風土改革-人間性を取り戻す

大企業病という慢性病を少しでも良化したいというのが風土改革であり、結局は不自然な人間を自然により近い人間に戻っていくというプロセスなんだ。

すごく簡単に表現すると、一匹の野生動物がいるとして、その動物は人間のような余計な反応をすることがないので、偉大な自然な無意識の働きで行動する。お腹が空いたと感じたら獲物を探して食べて満足してまたお腹が空くと感じるまで木陰で休んでいる。これが命の1サイクルになる。
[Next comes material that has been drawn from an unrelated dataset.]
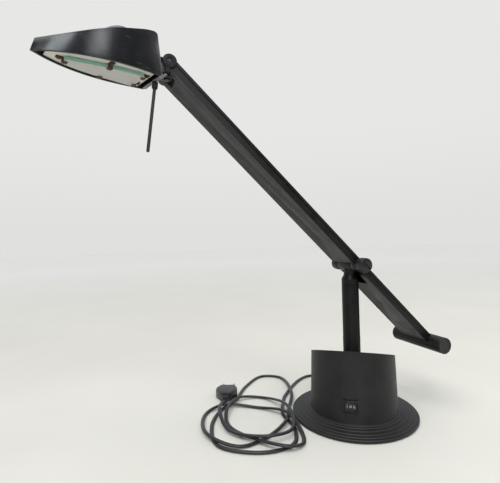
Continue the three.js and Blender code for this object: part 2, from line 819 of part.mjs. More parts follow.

もしこれが人間だったら、様々な瞬間に余計な反応が起き、思考が働いて不自然な行動になってしまうだろう。漫画本でも読んでいれば、お腹が空いたと感じないかもしれない。過去に体験した苦い記憶からレストランの店員に注文するための声をかけられないかもしれない。食べても満足せずに食べ過ぎてお腹を壊してしまうかもしれない。休めばいいのに時間がもったいないからと体が疲れるまで遊んでしまうかもしれない。

あまりいいたとえではないかもしれないが、こんなことをしてしまう人間は、もし自然界にいたらすぐに絶滅してしまう。命の1サイクルの様々な瞬間に自分の過去の体験から役に立たない反応が起きて思考と行動に影響を及ぼしてしまう。

会議で発言できないというのも同じことで、過去の体験から発言すると痛い目に合うとか、どうせ言ってもムダだとか、いろんな反応が起きて行動を抑制してしまう。本当は伝えたいのに。本当は表現することで自分の存在価値を感じたいのに。どうしてもそれができない葛藤が起きる。やがて抑制していることが習慣になって抑制している自覚さえなくなってくる。酷くなると心と身体をこわしてしまう。

人間性を取り戻すとは、自分らしさを表現できることなのだ。だからまずはお腹が空くということを「感じられる」ことから始める必要がある。とはいえ、いきなりそこをしようとすると、枠にはめられた会社員には意味を理解することがとっても難しいんだ。日頃、感じるよりも思考をフル回転させているから、それが意味があることだとはあまり感じられないんだ。

本当に会社員は人間としては意外に重症者ばかりなんだよな。